In: Economics
Summary:
The covid-19 crisis will certainly cause a fall of global
trade.
Why most European governments will experience current account deficits? Which is one of the main policies to reduce current account deficit? Present specific data to support your argument.
Please without plagiarism, thank you :)
The current account is one of the components of the Balance of Payments of an economy which accounts for the balance of trade and other components of income and unilateral transfers.
A deficit in the current account primarily suggest that the value of the imports of goods and services of a country is higher than the value of the goods & services it exports.
The COVID-19 has created an unprecedented impact on global economy. OECD (Organization for Economic Cooperation and Development) has projected the global GDP could reduce by 24% annually as a result of the containment measures (such as lockdown). The European countries are significantly affected where the production of goods and services have declined to an unprecedented level, argued even worse than the Great depression of 1930s’.
Under such circumstances the European governments will have to import considerable value of goods and services to heal their paralysed economies without significant exports to finance their import bill. Thus, the CAD (Current account deficit) is expected to rise for such governments.

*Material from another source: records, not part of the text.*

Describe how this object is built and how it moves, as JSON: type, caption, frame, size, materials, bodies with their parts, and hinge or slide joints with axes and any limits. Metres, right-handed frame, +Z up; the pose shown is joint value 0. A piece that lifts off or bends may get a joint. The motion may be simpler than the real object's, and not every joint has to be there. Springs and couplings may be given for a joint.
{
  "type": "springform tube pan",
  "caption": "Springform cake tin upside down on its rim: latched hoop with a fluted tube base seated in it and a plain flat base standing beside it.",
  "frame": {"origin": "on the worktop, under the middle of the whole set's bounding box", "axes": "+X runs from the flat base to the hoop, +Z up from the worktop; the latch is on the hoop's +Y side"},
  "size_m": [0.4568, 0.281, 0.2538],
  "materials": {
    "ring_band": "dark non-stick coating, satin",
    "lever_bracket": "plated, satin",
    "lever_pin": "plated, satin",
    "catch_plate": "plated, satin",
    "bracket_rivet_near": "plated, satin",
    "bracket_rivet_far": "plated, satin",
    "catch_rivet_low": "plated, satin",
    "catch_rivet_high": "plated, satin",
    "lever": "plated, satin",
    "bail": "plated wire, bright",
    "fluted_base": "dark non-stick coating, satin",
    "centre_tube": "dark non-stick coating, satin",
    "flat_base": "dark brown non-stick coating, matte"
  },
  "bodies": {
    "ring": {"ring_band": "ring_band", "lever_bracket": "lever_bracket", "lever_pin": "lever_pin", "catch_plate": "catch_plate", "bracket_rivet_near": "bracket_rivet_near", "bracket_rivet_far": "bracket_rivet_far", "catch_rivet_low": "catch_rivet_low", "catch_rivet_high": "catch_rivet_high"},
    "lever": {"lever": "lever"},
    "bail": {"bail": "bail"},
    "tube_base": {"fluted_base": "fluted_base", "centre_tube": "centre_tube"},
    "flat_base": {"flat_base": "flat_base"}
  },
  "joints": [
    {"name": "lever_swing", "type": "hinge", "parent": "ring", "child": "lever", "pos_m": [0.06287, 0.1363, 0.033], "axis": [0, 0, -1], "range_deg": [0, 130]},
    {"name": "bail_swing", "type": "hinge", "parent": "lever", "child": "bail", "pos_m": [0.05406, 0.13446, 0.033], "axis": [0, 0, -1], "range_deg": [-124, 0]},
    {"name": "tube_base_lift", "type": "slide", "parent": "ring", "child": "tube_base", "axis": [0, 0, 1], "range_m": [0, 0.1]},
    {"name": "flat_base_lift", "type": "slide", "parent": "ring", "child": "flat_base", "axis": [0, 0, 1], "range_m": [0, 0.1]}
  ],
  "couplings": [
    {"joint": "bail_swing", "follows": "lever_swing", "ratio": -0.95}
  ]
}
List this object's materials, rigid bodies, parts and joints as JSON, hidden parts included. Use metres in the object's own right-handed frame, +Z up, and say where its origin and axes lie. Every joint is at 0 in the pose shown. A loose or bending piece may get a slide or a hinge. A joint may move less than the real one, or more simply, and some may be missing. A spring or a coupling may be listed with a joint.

The imports of capital goods, particularly electronic items are likely to increase which can create CAD problems for such countries.
CAD can be reduced by the following policies:
1. Devaluation of the currency
It makes exports cheaper which can boost the demand for the same and reduce CAD.
2. Protectionism policies:
Certain barriers can be created against imports by way of tariffs and quotas to reduce imports of comparatively less essential items.
3. Supply side Policies:
Concessions and subsidies can boost the domestic industry and exports which can reduce CAD.